The damning conclusion by the Justice Department addresses the lies that the university leaders told themselves.
“From approximately 2015 to 2020, the University was on notice of allegations that these student-athletes had been subjected to a hostile environment based on sex but failed to address it adequately,” the report said.
“As a result, many student-athletes were subjected to sex discrimination, including unwanted sexual touching and other sexual harassment, which they understood to be a condition for participating in University athletics.”
The university leaders knew.
“If they had actually pursued [the reports], I wouldn’t have a single client because none of this would’ve happened,” said Rignal W. Baldwin V, the attorney for most of the swimmers who reported the abuse.
There was division within the swimming community when Cradock was put on leave in 2020 after more athletes came forward to report his behavior and the team captain I spoke with opened a formal Title IX investigation. She was comforting fellow teammates who were angry that Cradock was removed, while keeping it to herself that she helped prompt the action.

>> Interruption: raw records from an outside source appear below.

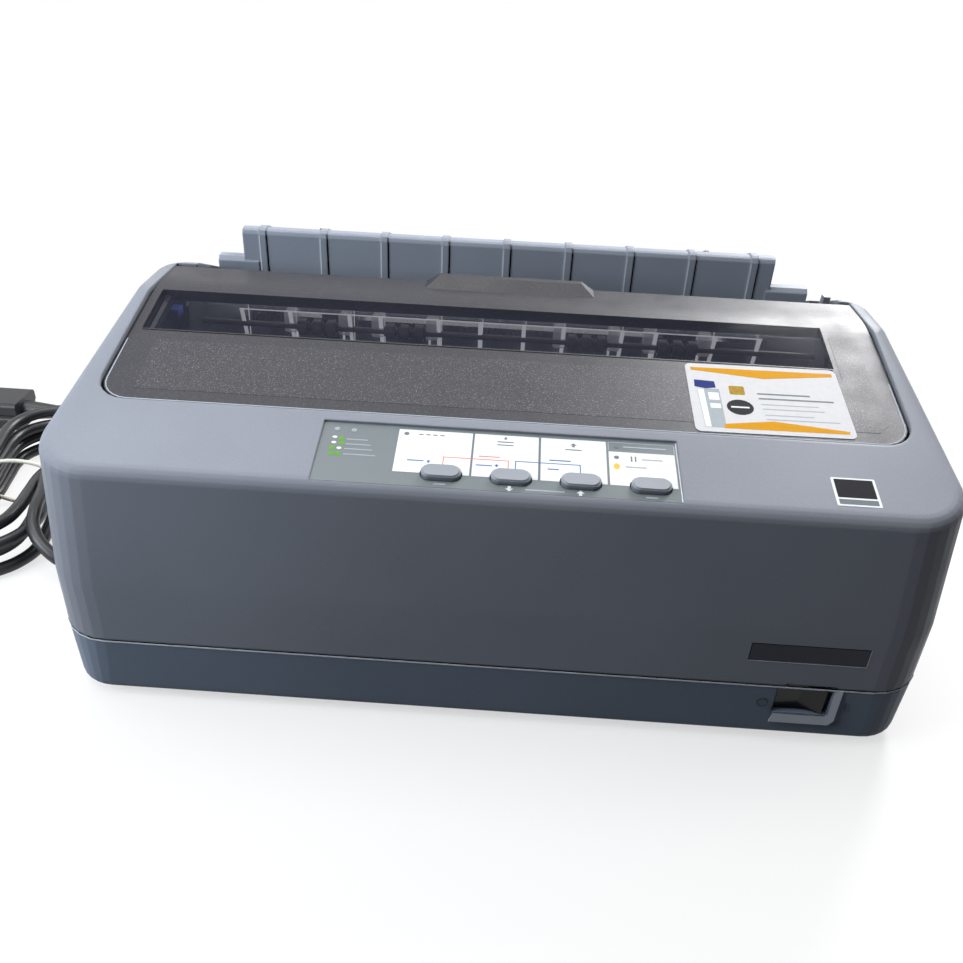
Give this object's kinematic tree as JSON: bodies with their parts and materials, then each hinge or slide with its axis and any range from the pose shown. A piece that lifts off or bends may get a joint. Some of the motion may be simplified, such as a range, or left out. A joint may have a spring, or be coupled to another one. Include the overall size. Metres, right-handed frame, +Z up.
{
  "type": "dot matrix printer",
  "caption": "Compact desktop impact printer with a smoked hinged cover, ribbed paper guide, push tractors, moving carriage, control panel and rocker switch.",
  "frame": {"origin": "on the surface it stands on, at the centre of its width and depth", "axes": "+X to the right, +Y to the rear, +Z up, seen from the operator's side"},
  "size_m": [0.527, 0.3412, 0.154],
  "materials": {
    "case_plastic": "fine-textured blue-grey moulded plastic",
    "base_plastic": "darker blue-grey moulded plastic",
    "foot_rubber": "matt",
    "sheet_steel": "zinc-plated sheet",
    "bright_steel": "ground",
    "circuit_board": "solder-masked board with parts",
    "white_nylon": "moulded, slightly waxy",
    "panel_film": "printed film",
    "clear_plastic": "clear moulded",
    "belt_rubber": "toothed inside",
    "cover_plastic": "smoked, speckled texture",
    "window_plastic": "smoked clear",
    "guide_plastic": "blue-grey moulded plastic",
    "dark_plastic": "moulded",
    "platen_rubber": "ground, matt",
    "roller_plastic": "moulded on steel shaft",
    "head_metal": "black die cast with fins",
    "cartridge_plastic": "moulded",
    "blue_plastic": "moulded",
    "button_plastic": "moulded, chamfered",
    "switch_plastic": "smooth",
    "cord_rubber": "soft black cord sheath, slightly glossy"
  },
  "bodies": {
    "printer": {"lower_case": "base_plastic", "upper_case": "case_plastic", "rubber_feet": "foot_rubber", "base_pan": "sheet_steel", "side_frame_left": "sheet_steel", "side_frame_right": "sheet_steel", "carriage_shaft": "bright_steel", "carriage_rail": "sheet_steel", "main_board": "circuit_board", "power_supply": "circuit_board", "feed_motor": "bright_steel", "carriage_motor": "bright_steel", "platen_bushes": "white_nylon", "panel_board": "circuit_board", "panel_plate": "panel_film", "interface_connectors": "bright_steel", "switch_housing": "base_plastic", "hinge_brackets": "base_plastic", "eject_frame": "clear_plastic", "tractor_rail": "bright_steel", "timing_belt": "belt_rubber", "strain_relief": "cord_rubber", "power_cord": "cord_rubber", "cord_hank": "cord_rubber", "plug_lead": "cord_rubber", "power_plug": "cord_rubber"},
    "cover": {"printer_cover": "cover_plastic", "cover_window": "window_plastic"},
    "guide": {"paper_guide": "guide_plastic"},
    "edge_left": {"edge_guide_left": "dark_plastic"},
    "edge_right": {"edge_guide_right": "dark_plastic"},
    "platen": {"platen_roller": "platen_rubber", "platen_shaft": "bright_steel", "platen_gear": "white_nylon", "platen_knob": "dark_plastic"},
    "idler": {"idler_gear": "white_nylon"},
    "pinion": {"feed_pinion": "white_nylon"},
    "tractor_drive": {"tractor_shaft": "bright_steel"},
    "tractor_l": {"tractor_left": "dark_plastic"},
    "tractor_r": {"tractor_right": "dark_plastic"},
    "sprocket_l": {"sprocket_left": "white_nylon"},
    "sprocket_r": {"sprocket_right": "white_nylon"},
    "door_l": {"tractor_door_left": "dark_plastic"},
    "door_r": {"tractor_door_right": "dark_plastic"},
    "lock_l": {"tractor_lock_left": "dark_plastic"},
    "lock_r": {"tractor_lock_right": "dark_plastic"},
    "tension": {"tension_rollers": "roller_plastic"},
    "carriage": {"carriage": "dark_plastic", "print_head": "head_metal", "ribbon_cartridge": "cartridge_plastic"},
    "ribbon_winder": {"ribbon_knob": "cartridge_plastic"},
    "pulley_right": {"drive_pulley": "white_nylon"},
    "pulley_left": {"idler_pulley": "white_nylon"},
    "thickness": {"thickness_lever": "blue_plastic"},
    "release": {"release_lever": "dark_plastic"},
    "button_1": {"button_1": "button_plastic"},
    "button_2": {"button_2": "button_plastic"},
    "button_3": {"button_3": "button_plastic"},
    "button_4": {"button_4": "button_plastic"},
    "rocker": {"power_rocker": "switch_plastic"}
  },
  "joints": [
    {"name": "cover_hinge", "type": "hinge", "parent": "printer", "child": "cover", "pos_m": [0, 0.002, 0.13553], "axis": [-1, 0, 0], "range_deg": [0, 75]},
    {"name": "guide_hinge", "type": "hinge", "parent": "printer", "child": "guide", "pos_m": [0, 0.048, 0.122], "axis": [1, 0, 0], "range_deg": [0, 70]},
    {"name": "edge_left_slide", "type": "slide", "parent": "guide", "child": "edge_left", "axis": [1, 0, 0], "range_m": [0, 0.085]},
    {"name": "edge_right_slide", "type": "slide", "parent": "guide", "child": "edge_right", "axis": [-1, 0, 0], "range_m": [0, 0.085]},
    {"name": "platen_spin", "type": "hinge", "parent": "printer", "child": "platen", "pos_m": [0, 0.014, 0.092], "axis": [1, 0, 0], "continuous": true},
    {"name": "idler_spin", "type": "hinge", "parent": "printer", "child": "idler", "pos_m": [0, 0.05213, 0.09564], "axis": [1, 0, 0], "continuous": true},
    {"name": "pinion_spin", "type": "hinge", "parent": "printer", "child": "pinion", "pos_m": [0, 0.02715, 0.06922], "axis": [1, 0, 0], "continuous": true},
    {"name": "tractor_drive_spin", "type": "hinge", "parent": "printer", "child": "tractor_drive", "pos_m": [0, 0.084, 0.086], "axis": [1, 0, 0], "continuous": true},
    {"name": "tractor_left_slide", "type": "slide", "parent": "printer", "child": "tractor_l", "axis": [1, 0, 0], "range_m": [-0.02, 0.05]},
    {"name": "sprocket_left_spin", "type": "hinge", "parent": "tractor_l", "child": "sprocket_l", "pos_m": [-0.096, 0.084, 0.086], "axis": [1, 0, 0], "continuous": true},
    {"name": "tractor_door_left_hinge", "type": "hinge", "parent": "tractor_l", "child": "door_l", "pos_m": [-0.1031, 0.084, 0.0996], "axis": [0, -1, 0], "range_deg": [0, 95]},
    {"name": "tractor_lock_left_hinge", "type": "hinge", "parent": "tractor_l", "child": "lock_l", "pos_m": [-0.106, 0.103, 0.086], "axis": [1, 0, 0], "range_deg": [0, 25]},
    {"name": "tractor_right_slide", "type": "slide", "parent": "printer", "child": "tractor_r", "axis": [-1, 0, 0], "range_m": [-0.02, 0.05]},
    {"name": "sprocket_right_spin", "type": "hinge", "parent": "tractor_r", "child": "sprocket_r", "pos_m": [0.096, 0.084, 0.086], "axis": [1, 0, 0], "continuous": true},
    {"name": "tractor_door_right_hinge", "type": "hinge", "parent": "tractor_r", "child": "door_r", "pos_m": [0.1031, 0.084, 0.0996], "axis": [0, 1, 0], "range_deg": [0, 95]},
    {"name": "tractor_lock_right_hinge", "type": "hinge", "parent": "tractor_r", "child": "lock_r", "pos_m": [0.106, 0.103, 0.086], "axis": [1, 0, 0], "range_deg": [0, 25]},
    {"name": "tension_spin", "type": "hinge", "parent": "printer", "child": "tension", "pos_m": [0, 0.001, 0.116], "axis": [1, 0, 0], "continuous": true},
    {"name": "carriage_slide", "type": "slide", "parent": "printer", "child": "carriage", "axis": [1, 0, 0], "range_m": [0, 0.204]},
    {"name": "ribbon_knob_spin", "type": "hinge", "parent": "carriage", "child": "ribbon_winder", "pos_m": [-0.13, -0.046, 0.104], "axis": [0, 0, 1], "continuous": true},
    {"name": "pulley_right_spin", "type": "hinge", "parent": "printer", "child": "pulley_right", "pos_m": [0.128, -0.07, 0.065], "axis": [0, 0, 1], "range_deg": [-1400, 20]},
    {"name": "pulley_left_spin", "type": "hinge", "parent": "printer", "child": "pulley_left", "pos_m": [-0.128, -0.07, 0.065], "axis": [0, 0, 1], "range_deg": [-1400, 20]},
    {"name": "thickness_hinge", "type": "hinge", "parent": "printer", "child": "thickness", "pos_m": [-0.158, -0.002, 0.096], "axis": [1, 0, 0], "range_deg": [0, 25]},
    {"name": "release_hinge", "type": "hinge", "parent": "printer", "child": "release", "pos_m": [0.1526, 0.024, 0.119], "axis": [1, 0, 0], "range_deg": [0, 12]},
    {"name": "button_1_press", "type": "slide", "parent": "printer", "child": "button_1", "axis": [0, 0.2453, -0.9694], "range_m": [0, 0.001], "stiffness_N_per_m": 400, "springref_m": -0.001},
    {"name": "button_2_press", "type": "slide", "parent": "printer", "child": "button_2", "axis": [0, 0.2453, -0.9694], "range_m": [0, 0.001], "stiffness_N_per_m": 400, "springref_m": -0.001},
    {"name": "button_3_press", "type": "slide", "parent": "printer", "child": "button_3", "axis": [0, 0.2453, -0.9694], "range_m": [0, 0.001], "stiffness_N_per_m": 400, "springref_m": -0.001},
    {"name": "button_4_press", "type": "slide", "parent": "printer", "child": "button_4", "axis": [0, 0.2453, -0.9694], "range_m": [0, 0.001], "stiffness_N_per_m": 400, "springref_m": -0.001},
    {"name": "rocker_tilt", "type": "hinge", "parent": "printer", "child": "rocker", "pos_m": [0.129, -0.132, 0.0236], "axis": [0, 0, 1], "range_deg": [0, 16]}
  ],
  "couplings": [
    {"joint": "idler_spin", "follows": "platen_spin", "ratio": -1.1111},
    {"joint": "pinion_spin", "follows": "platen_spin", "ratio": -3.3333},
    {"joint": "tractor_drive_spin", "follows": "platen_spin", "ratio": 1.3333},
    {"joint": "sprocket_left_spin", "follows": "platen_spin", "ratio": 1.3333},
    {"joint": "sprocket_right_spin", "follows": "platen_spin", "ratio": 1.3333},
    {"joint": "pulley_right_spin", "follows": "carriage_slide", "rad_per_m": -118.34},
    {"joint": "pulley_left_spin", "follows": "carriage_slide", "rad_per_m": -118.34}
  ]
}
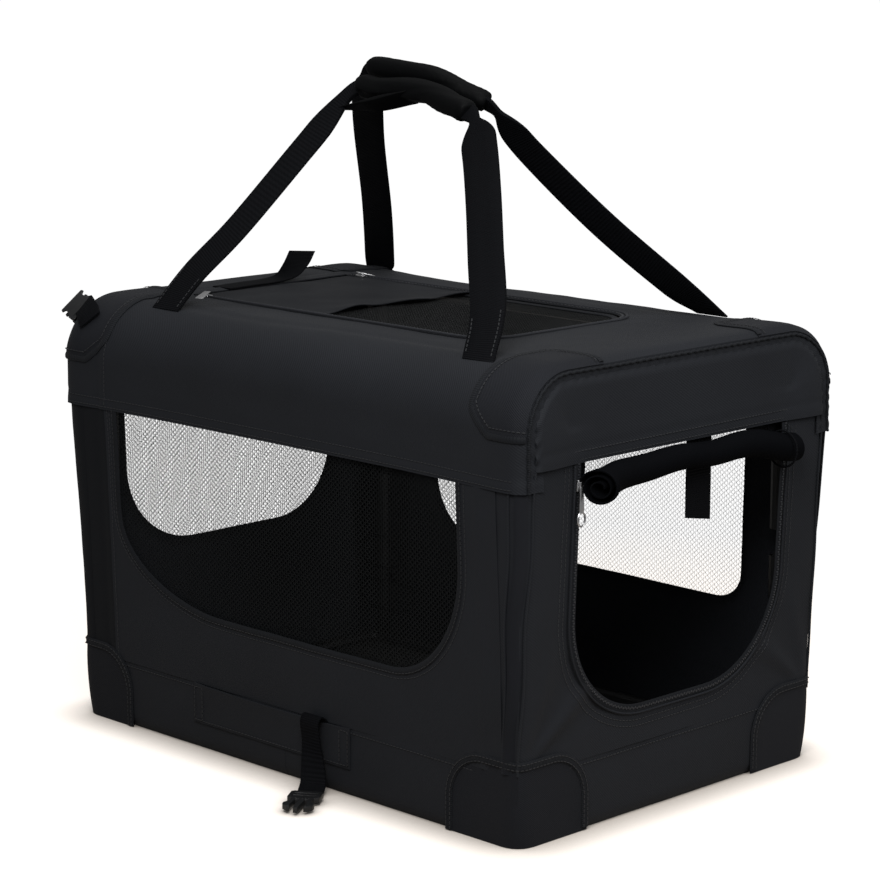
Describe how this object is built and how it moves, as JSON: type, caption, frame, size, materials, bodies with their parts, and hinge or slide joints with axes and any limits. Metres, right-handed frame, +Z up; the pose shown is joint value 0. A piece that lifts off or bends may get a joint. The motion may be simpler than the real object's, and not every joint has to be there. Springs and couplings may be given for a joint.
{
  "type": "folding fabric pet crate",
  "caption": "Soft-sided folding pet crate with a steel tube frame, mesh windows, a rolled-up end door, a zipped roof lid and two carrying loops with padded grips.",
  "frame": {"origin": "middle of the crate's base, on the floor", "axes": "+Z up; +X along the crate's length, out of the open door end; -Y towards the long side with the closing strap"},
  "size_m": [0.6729, 0.4816, 0.6556],
  "materials": {
    "cover_fabric": "coarse dark charcoal polyester weave",
    "net": "fine black mesh",
    "webbing": "ribbed black webbing",
    "padding": "smooth black padded wrap",
    "steel_tube": "dark painted steel tube",
    "board": "fabric-faced stiff base board",
    "buckle": "matt black moulded plastic",
    "slider": "bright plated zip slider"
  },
  "bodies": {
    "base": {"base_tray": "cover_fabric", "floor_board": "board", "base_hoop": "steel_tube", "base_patch_1": "cover_fabric", "base_patch_2": "cover_fabric", "base_patch_3": "cover_fabric", "base_patch_4": "cover_fabric", "strap_sleeve": "cover_fabric", "door_wall": "cover_fabric", "rear_wall": "cover_fabric", "rear_net": "net", "door_zip": "webbing"},
    "near_lower": {"near_wall_lower": "cover_fabric", "near_net_lower": "net", "near_lower_post_door": "steel_tube", "near_lower_post_rear": "steel_tube"},
    "near_upper": {"near_wall_upper": "cover_fabric", "near_net_upper": "net", "near_upper_post_door": "steel_tube", "near_upper_post_rear": "steel_tube"},
    "far_lower": {"far_wall_lower": "cover_fabric", "far_net_lower": "net", "far_lower_post_door": "steel_tube", "far_lower_post_rear": "steel_tube"},
    "far_upper": {"far_wall_upper": "cover_fabric", "far_net_upper": "net", "far_upper_post_door": "steel_tube", "far_upper_post_rear": "steel_tube"},
    "top": {"roof_cover": "cover_fabric", "top_arch_door": "steel_tube", "top_arch_rear": "steel_tube", "top_rail_near": "steel_tube", "top_rail_far": "steel_tube", "top_patch_1": "cover_fabric", "top_patch_2": "cover_fabric", "top_patch_3": "cover_fabric", "top_patch_4": "cover_fabric", "rolled_door": "net", "door_tie_loop": "webbing", "door_tie_strap": "webbing"},
    "lid": {"lid_panel": "cover_fabric", "lid_net": "net"},
    "lid_tie": {"lid_tie_strap": "webbing"},
    "near_handle": {"near_handle_webbing": "webbing", "near_grip_pad": "padding", "grip_flap": "padding"},
    "far_handle": {"far_handle_webbing": "webbing", "far_grip_pad": "padding"},
    "door_slider": {"door_slider": "slider"},
    "door_slider_pull": {"door_slider_pull": "slider"},
    "lid_slider_near": {"lid_slider_near": "slider"},
    "lid_slider_far": {"lid_slider_far": "slider"},
    "closing_strap": {"closing_strap": "webbing"},
    "plug_buckle": {"plug_buckle": "buckle"},
    "socket": {"socket_strap": "webbing", "socket_buckle": "buckle"}
  },
  "joints": [
    {"name": "near_base_fold", "type": "hinge", "parent": "base", "child": "near_lower", "pos_m": [0, -0.185, 0.0245], "axis": [-1, 0, 0], "range_deg": [0, 75], "deforming": ["door_wall", "rear_wall", "rear_net", "door_zip"]},
    {"name": "near_knuckle", "type": "hinge", "parent": "near_lower", "child": "near_upper", "pos_m": [0, -0.198, 0.20725], "axis": [1, 0, 0], "range_deg": [0, 150]},
    {"name": "near_top_fold", "type": "hinge", "parent": "near_upper", "child": "top", "pos_m": [0, -0.185, 0.39], "axis": [-1, 0, 0], "range_deg": [0, 75]},
    {"name": "far_base_fold", "type": "hinge", "parent": "base", "child": "far_lower", "pos_m": [0, 0.185, 0.0245], "axis": [1, 0, 0], "range_deg": [0, 75]},
    {"name": "far_knuckle", "type": "hinge", "parent": "far_lower", "child": "far_upper", "pos_m": [0, 0.198, 0.20725], "axis": [-1, 0, 0], "range_deg": [0, 150]},
    {"name": "lid_open", "type": "hinge", "parent": "top", "child": "lid", "pos_m": [-0.234, 0, 0.419], "axis": [0, -1, 0], "range_deg": [0, 11]},
    {"name": "near_handle_swing", "type": "hinge", "parent": "top", "child": "near_handle", "pos_m": [0, -0.172, 0.4169], "axis": [1, 0, 0], "range_deg": [0, 140]},
    {"name": "far_handle_swing", "type": "hinge", "parent": "top", "child": "far_handle", "pos_m": [0, 0.172, 0.4184], "axis": [-1, 0, 0], "range_deg": [0, 140]},
    {"name": "door_slider_run", "type": "slide", "parent": "top", "child": "door_slider", "axis": [0, 0, 1], "range_m": [-0.12, 0]},
    {"name": "door_pull_swing", "type": "hinge", "parent": "door_slider", "child": "door_slider_pull", "pos_m": [0.3048, -0.1465, 0.3155], "axis": [0, -1, 0], "range_deg": [0, 80]},
    {"name": "lid_slider_near_run", "type": "slide", "parent": "top", "child": "lid_slider_near", "axis": [1, 0, 0], "range_m": [0, 0.3]},
    {"name": "lid_slider_far_run", "type": "slide", "parent": "top", "child": "lid_slider_far", "axis": [1, 0, 0], "range_m": [0, 0.3]},
    {"name": "lid_tie_lift", "type": "hinge", "parent": "top", "child": "lid_tie", "pos_m": [-0.25, -0.058, 0.4203], "axis": [1, 0, 0], "range_deg": [0, 90]},
    {"name": "closing_strap_swing", "type": "hinge", "parent": "base", "child": "closing_strap", "pos_m": [0.046, -0.203, 0.064], "axis": [-1, 0, 0], "range_deg": [0, 95]},
    {"name": "plug_buckle_tilt", "type": "hinge", "parent": "closing_strap", "child": "plug_buckle", "pos_m": [0.06527, -0.23178, 0.0028], "axis": [-0.829, -0.5592, 0], "range_deg": [0, 45]},
    {"name": "socket_swing", "type": "hinge", "parent": "top", "child": "socket", "pos_m": [-0.3013, -0.1848, 0.4012], "axis": [0.2997, 0.6594, 0.6894], "range_deg": [0, 80]}
  ],
  "couplings": [
    {"joint": "near_knuckle", "follows": "near_base_fold", "ratio": 2},
    {"joint": "near_top_fold", "follows": "near_base_fold", "ratio": 1},
    {"joint": "far_base_fold", "follows": "near_base_fold", "ratio": 1},
    {"joint": "far_knuckle", "follows": "near_base_fold", "ratio": 2}
  ]
}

The year after he was removed, Cradock killed himself.
Some of the people on the team called the swimmers who reported him — most of them kept their identities secret, and still do — “killers,” the woman said.
The federal report was validating for her, proof that she did the right thing and evidence to the rest of the team that what the swimmers experienced was real — and wrong.
“The report deeply saddened me because my situation was completely avoidable,” the male swimmer said.
It was clear that UMBC officials knew something was wrong in 2015, when they received an anonymous letter from students tipping off a camera in a locker that pointed directly to the men’s showers, according to the Justice Department report. “He is a real creep and makes us students uncomfortable. Help!” the letter said.
Staff members cleaned out the locker — which was registered to Cradock — before university police arrived to check it out, according to the report. The police closed the case.
“I don’t feel vindicated until I know and see what the changes are and people are held accountable,” the male swimmer said. “I think that I might feel validated but I don’t feel vindicated.”
Once an Olympic hopeful, the former team captain said she hasn’t been able to get into a pool since 2022.
Cradock was a husband and father of three, a valued swim coach at the community team. The donation page set up for the family after his death speaks to the hundreds of swimmers and families who were positively influenced by him.
Yes, it is possible for a person to be harmful and helpful. That’s how people in positions of power often justify inaction.
The Post reported that Valerie Sheares Ashby, the president of UMBC, a public university in Baltimore with about 14,000 students, wrote to the campus community: “The findings are deeply troubling. … We take full responsibility for what happened, and we commit ourselves not only to addressing the failures, but also to rebuilding our community’s trust.”
When I wrote about the Sandusky scandal in 2011, there was a silver lining to the horrific story: Calls to a national sexual abuse hotline jumped by more than 50 percent by survivors empowered to speak up.
“Every time sexual violence is in the news, it prompts more survivors to reach out for help,” said Scott Berkowitz, president and founder of the Rape Abuse & Incest National Network. “Nearly half of those who reach out tell us that they’ve never before told anyone about what they experienced.”
And when they speak up, inaction by those in charge is nothing less than another crime.